Israeli forces block Palestinian Christians from entering Jerusalem's Old City

Israeli forces block Palestinian Christians from entering Jerusalem's Old City
Tens of thousands of worshippers are still coming to the Old City in Jerusalem to pray on Saturday, despite sustained Israeli violence against Muslim and Christian Palestinians.
2 min read
23 April, 2022
Security forces have acted against the Israeli supreme court in barring Christian Palestinians from the Old City [Getty]

Israeli forces have obstructed Palestinian Christians from observing Holy Saturday at the Church of the Resurrection, in line with the Orthodox Christian calendar. 

Footage posted by worshippers on social media reportedly shows heavily guarded blockades erected at entrances leading to the church,  at the heart of the Old City. 

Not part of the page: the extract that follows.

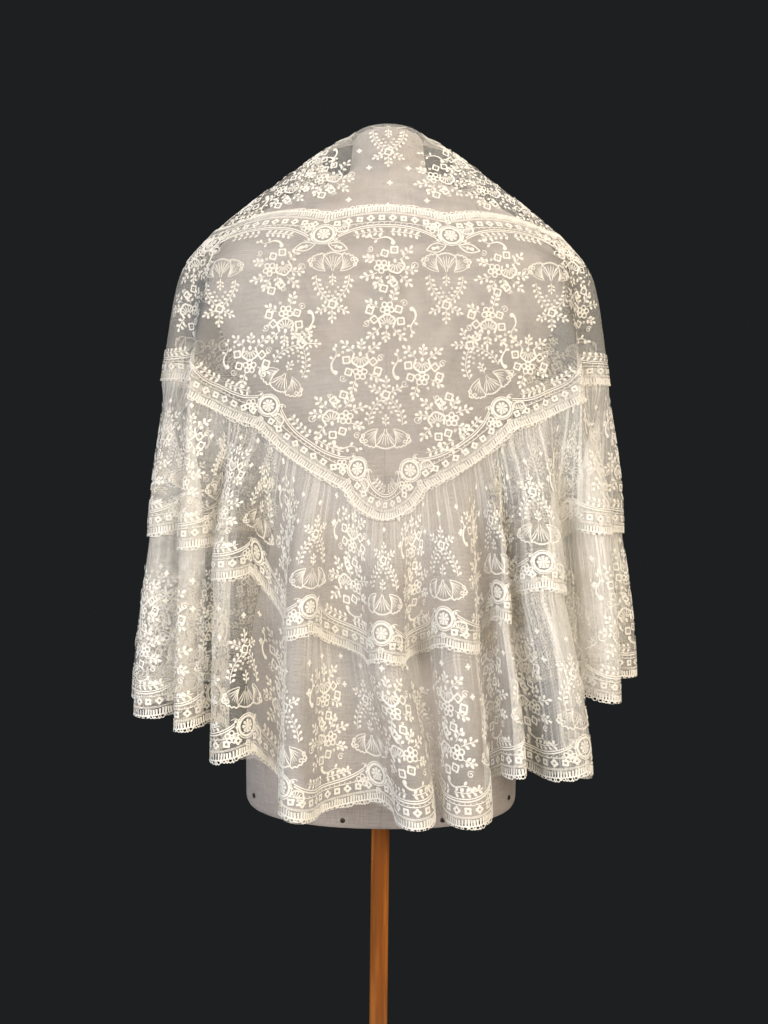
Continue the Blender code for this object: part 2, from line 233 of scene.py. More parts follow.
# Small flowers in the plain net of the flounces, x and y in one repeat
FLOUNCE_FLORETS = (
    (0.030, 0.128),
    (0.094, 0.128),
    (0.0, 0.150),
    (0.062, 0.160),
    (0.031, 0.158),
    (0.093, 0.158),
)

# Motifs that show from the back: chart, turn, rise, and the photo's pixels at which
# their origins lie
HALF_TURN = math.pi
BODY_MOTIFS = (
    ("one", HALF_TURN, 0, ((278, 269), (390, 269), (502, 269))),
    ("fan", HALF_TURN, 0, ((333, 256), (447, 256), (222, 260), (550, 262))),
    ("two", HALF_TURN, 0, ((286, 321), (388, 321), (489, 321), (196, 262), (573, 264))),
    ("two", 0.0, 0, ((249, 360), (358, 367), (419, 367), (527, 360))),
    ("fan", -0.5, 0, ((277, 391),)),
    ("fan", 0.5, 0, ((494, 391),)),
    ("fan", 0.0, 0, ((385, 452),)),
    ("one", 0.0, 0, ((336, 419), (442, 419), (193, 312), (577, 312))),
)
COLLAR_REPEATS = 9
COLLAR_FLORETS = (
    (359, 151),
    (420, 149),
    (370, 168),
    (408, 168),
    (389, 183),
    (350, 200),
    (388, 205),
    (426, 200),
)
COLLAR_MOTIFS = (
    ("fan", HALF_TURN, 0.0575, ((389, 153),)),
    ("one", HALF_TURN, 0, ((328, 178), (441, 178))),
    ("floret", 0.0, 0, COLLAR_FLORETS),
)

# Motifs towards the fronts: chart, length from the centre back, height
BODY_SIDES = (("fan", 0.372, 1.262), ("one", 0.430, 1.262))
COLLAR_SIDES = (
    ("two", 0.092, 1.458),
    ("one", 0.122, 1.415),
    ("two", 0.175, 1.400),
    ("one", 0.235, 1.395),
    ("two", 0.315, 1.390),
    ("one", 0.390, 1.385),
)


def smooth_through(x, xs, ys):
    """A curve through the points that never overshoots them."""
    xs = np.asarray(xs, float)
    ys = np.asarray(ys, float)
    x = np.clip(x, xs[0], xs[-1])
    step = np.diff(xs)
    rise = np.diff(ys) / step
    slope = np.zeros_like(ys)
    before = rise[:-1]
    after = rise[1:]
    same = before * after > 0
    mean = 2 * before * after / np.where(same, before + after, 1.0)
    slope[1:-1] = np.where(same, mean, 0.0)
    slope[0] = rise[0]
    slope[-1] = rise[-1]
    k = np.clip(np.searchsorted(xs, x, side="right") - 1, 0, len(step) - 1)
    t = (x - xs[k]) / step[k]
    a = 2 * t**3 - 3 * t**2 + 1
    b = (t**3 - 2 * t**2 + t) * step[k]
    c = 3 * t**2 - 2 * t**3
    d = (t**3 - t**2) * step[k]
    return a * ys[k] + b * slope[k] + c * ys[k + 1] + d * slope[k + 1]


def edge_height(turn, table):
    degrees = np.degrees(np.abs(turn))
    return smooth_through(degrees, [row[0] for row in table], [row[1] for row in table])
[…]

Israeli forces placed barricades and told worshippers to access the Old City via "different routes" if they wished to gain access to the church.

The restrictions were imposed despite successful petitions to the Israeli supreme court made by orthodox institutions of Jerusalem ahead of the day's celebrations, ahead of marking the resurrection of Jesus on Easter Sunday. 

Israel's highest court had previously announced that 4,000 worshippers may enter the church and its compound, while no limit should be imposed on those wishing to enter the Old City to mark Holy Saturday.

The high council for church affairs in Palestine has warned against the worsening situation in occupied Jerusalem in a statement released on Saturday. 

"People and institutions from the orthodox faith have presented a petition to the Supreme Court, speaking out against Israel’s decision to limit and restrict Christians' access to the church of the resurrection," they said in a statement on Saturday. 

"This is an attempt to infringe our human rights and internationally respected freedoms to practice our religion," the statement said. 

Christian leaders are standing firmly alongside Muslim Palestinians facing violations by occupying forces at Al-Aqsa mosque on a daily basis during Ramadan this year. 

The statement condemned "the continued violence against worshippers praying at al-Aqsa during the holy month of Ramadan, and the incursions by Israeli settlers onto the compound" as well as "the diminishing number of permits awarded to worshippers trying to access holy sites".

Despite the crackdown on worshippers, Palestinians have continued to pray and worship in the occupied city. 

As many as 150,000 people gathered for Friday prayers at the Al-Aqsa Mosque in Jerusalem despite Israeli attacks in the morning, which injured dozens.

Jewish extremists who wish to build a temple at the site of the Al-Aqsa Mosque, backed by Israeli security forces, have stormed the mosque courtyard several times over the past week, leading to daily clashes.